Harry Laughlin, a leader in the eugenics movement, drafted a Model Eugenical Sterilization Law that Virginia adopted and enacted on March 20, 1924. The law, which allowed for the forced sterilization of people confined to state institutions as a “benefit both to themselves and society,” was passed on the same day that the Racial Integrity Act of 1924 became law. The Racial Integrity Act required the Virginia Bureau of Vital Statistics to record a racial description of every newborn baby and outlawed marriages between “white” and “non-white” partners. Together, the laws sought to “purify the white race.”

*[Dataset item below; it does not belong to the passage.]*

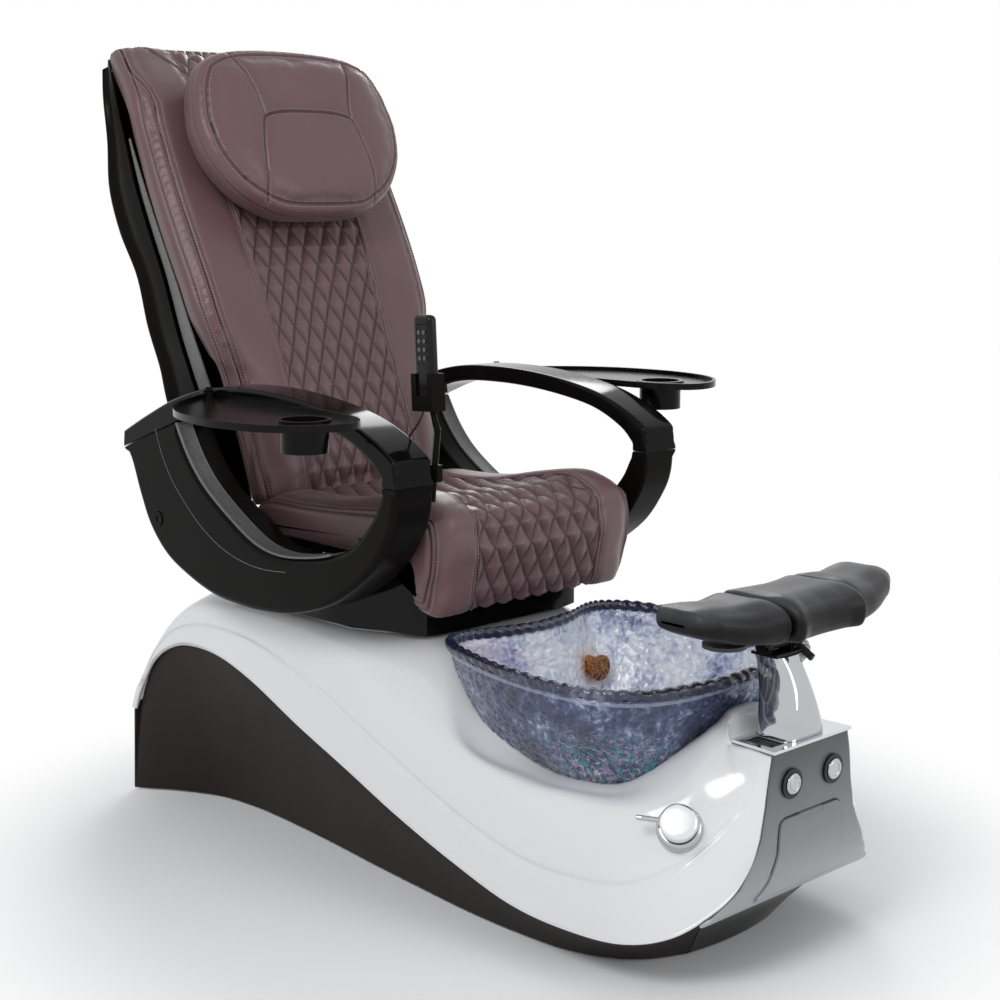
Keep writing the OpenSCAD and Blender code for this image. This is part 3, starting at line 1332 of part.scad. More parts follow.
module massage_rollers() {
    h = massage_rail / 2;
    color([0.10, 0.10, 0.10])
        along_back() translate([0, -h - 15, carriage_s]) {
            translate([-92, 0, 0]) rotate([0, 90, 0]) cylinder(h = 184, r = 4 - pin_gap, $fn = 32);
            for (s = [-1, 1])
                translate([s * 59, 0, 0]) rotate([0, 90, 0]) {
                    translate([0, 0, -16]) cylinder(h = 32, r = roller_r - 4, $fn = ROUND);
                    translate([0, 0, -12]) cylinder(h = 24, r = roller_r - 1.5, $fn = ROUND);
                    translate([0, 0, -8]) cylinder(h = 16, r = roller_r, $fn = ROUND);
                }
        }
}

recline_tube_y = 120;

module recline_actuator() {
    color([0.24, 0.24, 0.26])
        difference() {
            union() {
                translate([recline_x, recline_tube_y, recline_z]) rotate([-90, 0, 0])
                    cylinder(h = 180, r = drive_r, $fn = ROUND);
                span([recline_x - 9, recline_tube_y, recline_z], [recline_x + 9, recline_tube_y + 22,
                    pan_low - seat_gap]);
                span([recline_x - 9, recline_tube_y + 130, recline_z], [recline_x + 9,
                    recline_tube_y + 152, pan_low - seat_gap]);
            }
            translate([recline_x, recline_tube_y + 10, recline_z]) rotate([-90, 0, 0])
                cylinder(h = 180, r = drive_rod_r + run_gap, $fn = ROUND);
        }
}

module recline_rod() {
    y0 = recline_tube_y + 70;
    fork = pivot_y - 12;
    color([0.80, 0.80, 0.82]) {
        translate([recline_x, y0, recline_z]) rotate([-90, 0, 0])
            cylinder(h = fork - 14 - y0, r = drive_rod_r - pin_gap, $fn = ROUND);
        span([recline_x - 13, fork - 26, recline_z - 10], [recline_x + 13, fork - 14, recline_z + 10]);
        for (s = [-1, 1])
            span([recline_x + s * 9 - 3, fork - 15, recline_z - 10], [recline_x + s * 9 + 3,
                pivot_y + 14, recline_z + 10]);
        translate([recline_x - 12, pivot_y, recline_z]) rotate([0, 90, 0])
            cylinder(h = 24, r = 6, $fn = 32);
    }
}

// ---- handset ----------------------------------------------------------------------------------

hand_x = -arm_x0 + 6.8;
hand_y = -126;
hand_tilt = -3;
hand_low = arm_top - 10;

module gooseneck() {
    color([0.06, 0.06, 0.06]) {
        difference() {
            span([hand_x - 4, -150, arm_top - 126], [hand_x + 8, -64, arm_top - 98]);
            translate([hand_x - 5, -84, arm_top - 112]) rotate([0, 90, 0]) cylinder(h = 20, r = 3, $fn = 32);
        }
        rods([[hand_x, hand_y - 8, arm_top - 160], [hand_x, hand_y - 14, arm_top - 100],
            [hand_x, hand_y - 22, arm_top - 40], [hand_x, hand_y - 8, hand_low + 4]], neck_r);
        for (k = [0:13])
            translate([hand_x, hand_y - 14 - k * 0.5, arm_top - 96 + k * 4.4])
                cylinder(h = 2.4, r = neck_r + 1.4, $fn = 32);
        translate([hand_x, hand_y, hand_low]) rotate([hand_tilt, 0, 0])
            difference() {
                span([-handset_t / 2 - 4, -handset_w / 2 - 4, 0], [handset_t / 2 + 4, handset_w / 2 + 4, 62]);
                span([-handset_t / 2 - 0.6, -handset_w / 2 - 0.6, 13.5],
                    [handset_t / 2 + 0.6, handset_w / 2 + 0.6, 63]);
                span([-handset_t, -handset_w / 2 + 8, 26], [0, handset_w / 2 - 8, 70]);
            }
    }
}

// Turns the axes to the handset's foot: +Z runs up the handset and -X is its face.
module at_handset() {
    translate([hand_x, hand_y, hand_low]) rotate([hand_tilt, 0, 0]) translate([0, 0, 14]) children();
}

module handset() {
    r = handset_t / 2;
    color([0.05, 0.045, 0.045])
        at_handset()
            difference() {
                hull() {
                    for (y = [-1, 1]) {
                        translate([0, y * (handset_w / 2 - r), 0]) cylinder(h = 30, r = r - 1, $fn = 32);
                        translate([0, y * (handset_w / 2 - r), 10]) cylinder(h = 30, r = r, $fn = 32);
                        translate([0, y * (handset_w / 2 - r), handset_len - r * 1.6])
                            sphere(r = r, $fn = 32);
                    }
                }
                span([-r - 1, -handset_w / 2 + 9, handset_len * 0.42], [-r + 1.2, handset_w / 2 - 9,
                    handset_len - 22]);
            }
}

module handset_keys() {
    r = handset_t / 2;
    color([0.22, 0.22, 0.23])
        at_handset()
            for (row = [0:3], col = [-1, 1])
                translate([-r + 1.2 - seat_gap, col * 6, handset_len * 0.42 + 10 + row * 14])
                    rotate([0, -90, 0]) cylinder(h = 1.8, r = 4, $fn = 32);
}

CORD = [[-254, -112, 851], [-255, -108, 840], [-256, -94, 822], [-257, -76, 803], [-257, -62, 790],
    [-258, -56, 784], [-260.7, -54, 782]];
cord_r = 2;

module handset_cord() {
    n = 40;
    path = [for (k = [0:n]) spline(CORD, k / n)];
    color([0.04, 0.04, 0.04])
        loft([for (k = [0:n]) let(d = unit(path[min(k + 1, n)] - path[max(k - 1, 0)]),
            a = unit(cross(d, [1, 0, 0])), b = cross(d, a))
            [for (q = [0:7]) path[k] + cord_r * (a * cos(q * 45) + b * sin(q * 45))]]);
}

base_frame();
levelling_feet();
rear_panel();
skirt_left();
skirt_right();
kick_band();
shell();
deck_plate();
front_panel();
access_door();
collar_plate();
button_bezels();
jet_button();
light_button();
mixer_flange();
mixer_valve();
mixer_knob();
supply_pipes();
bowl();
drain_strainer();
drain_pipe();
jet_housing();
jet_impeller();
bowl_light();
control_box();
footrest_post();
footrest_bracket();
footrest_carrier();
footrest_knob();
pad_left();
pad_center();
pad_right();
slide_rails();
slide_carriage();
seat_actuator();
seat_plinth();
seat_pan();
seat_cushion();
arm_left();
arm_right();
cap_left();
cap_right();
arm_liners();
arm_bolts();
tray_pivots();
tray_left();
tray_right();
recline_actuator();
recline_rod();
back_frame();
back_shell();
back_trims();
back_cushion();
head_pillow();
massage_carriage();
massage_rollers();
gooseneck();
handset();
handset_keys();
handset_cord();
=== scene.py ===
# Pedicure spa chair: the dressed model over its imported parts. Metres, with tables written in millimetres.
import json
import math
import bmesh
import bpy
import numpy as np
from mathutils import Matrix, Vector
from mathutils.kdtree import KDTree


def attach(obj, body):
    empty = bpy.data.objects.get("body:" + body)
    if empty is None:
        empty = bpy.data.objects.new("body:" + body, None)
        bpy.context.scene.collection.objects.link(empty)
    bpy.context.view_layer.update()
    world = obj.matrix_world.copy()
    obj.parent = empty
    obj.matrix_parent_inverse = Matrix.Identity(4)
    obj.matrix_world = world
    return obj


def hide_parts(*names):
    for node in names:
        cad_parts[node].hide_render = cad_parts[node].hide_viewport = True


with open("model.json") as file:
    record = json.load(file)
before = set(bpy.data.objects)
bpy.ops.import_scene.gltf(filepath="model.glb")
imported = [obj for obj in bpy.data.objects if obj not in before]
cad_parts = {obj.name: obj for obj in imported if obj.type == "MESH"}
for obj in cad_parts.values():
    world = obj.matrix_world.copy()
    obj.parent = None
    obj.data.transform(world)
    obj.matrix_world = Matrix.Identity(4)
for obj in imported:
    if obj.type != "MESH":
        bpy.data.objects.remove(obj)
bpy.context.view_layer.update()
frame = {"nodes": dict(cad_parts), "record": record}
parts = frame["nodes"]
body_with = {n: b for b, held in frame["record"]["behaviour"]["bodies"].items() for n in held}

# ---- Studio ----
# A pale floor that runs on into a white room, three soft lamps, and the camera in front of the chair's
# right front corner at a standing person's waist.
view_side, view_up, view_far = math.radians(-43.3), math.radians(10.0), 3.152
aim = Vector((0, -0.027, 0.660))
eye = bpy.data.objects.new("camera", bpy.data.cameras.new("camera"))
bpy.context.scene.collection.objects.link(eye)
eye.data.lens, eye.data.sensor_width, eye.data.clip_start, eye.data.clip_end = 62.9, 36, 0.05, 60
away = Vector((math.sin(view_side) * math.cos(view_up), -math.cos(view_side) * math.cos(view_up),
    math.sin(view_up)))
eye.location = aim + away * view_far
eye.rotation_euler = (-away).to_track_quat("-Z", "Y").to_euler()
bpy.context.scene.camera = eye
bpy.context.scene.view_settings.view_transform = "Standard"

LAMPS = {"lamp_key": ((-2.6, -1.0, 3.0), 1.4, 46), "lamp_front": ((0.9, -3.6, 1.8), 1.8, 24),
    "lamp_rear": ((2.4, 2.4, 2.6), 1.5, 34)}
LIT_POINT = Vector((0, 0, 0.6))
for name, (place, size, watts) in LAMPS.items():
    light = bpy.data.lights.new(name, "AREA")
    light.shape, light.size, light.energy = "DISK", size, watts
    lamp = bpy.data.objects.new(name, light)
    lamp.location = place
    lamp.rotation_euler = (Vector(place) - LIT_POINT).to_track_quat("Z", "Y").to_euler()
    bpy.context.scene.collection.objects.link(lamp)

def plug(tree, made, **values):
    """Sets or links a node's sockets by name; a name that no socket has is one of its settings."""
    for key, value in values.items():
        key = key.replace("_", " ")
        if key not in made.inputs:
            setattr(made, key.replace(" ", "_"), value)
        elif hasattr(value, "node"):
            tree.links.new(value, made.inputs[key])
        else:
            made.inputs[key].default_value = value
    return made

def node(tree, kind, **values):
    return plug(tree, tree.nodes.new(kind), **values)

def joined(tree, kind, *values, **settings):
    """A node whose sockets take the values in their order; gives back its first output."""
    made = node(tree, kind, **settings)
    for socket, value in zip(made.inputs, values):
        if hasattr(value, "node"):
            tree.links.new(value, socket)
        else:
            socket.default_value = value
    return made.outputs[0]

def sum_of(tree, operation, *values, **settings):
    return joined(tree, "ShaderNodeMath", *values, operation=operation, **settings)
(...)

Eugenics, named for the Greek word meaning “well-born,” is a selective breeding philosophy that seeks to eliminate “undesirable” traits by preventing certain kinds of people from reproducing. Sir Francis Galton developed the term in 1883 and described eugenics as “the study of the agencies under social control that may improve or impair the racial qualities of future generations either physically or mentally.” As eugenics gained widespread support throughout the U.S. at the beginning of the 20th century, states began to authorize doctors to forcibly sterilize their patients.
When the Supreme Court upheld Virginia’s Eugenical Sterilization Act in Buck v. Bell in 1927, Virginia’s law became a model for the rest of the country and facilitated the forced sterilization of more than 60,000 men and women nationwide. Children as young as 10 years old were targeted for sterilization. Later, Virginia’s law was co-opted by Nazi Germany and relied upon as precedent for the Nazis’ race purity programs. Though eugenical theory was criticized after World War II, forced sterilization persisted long after in the U.S.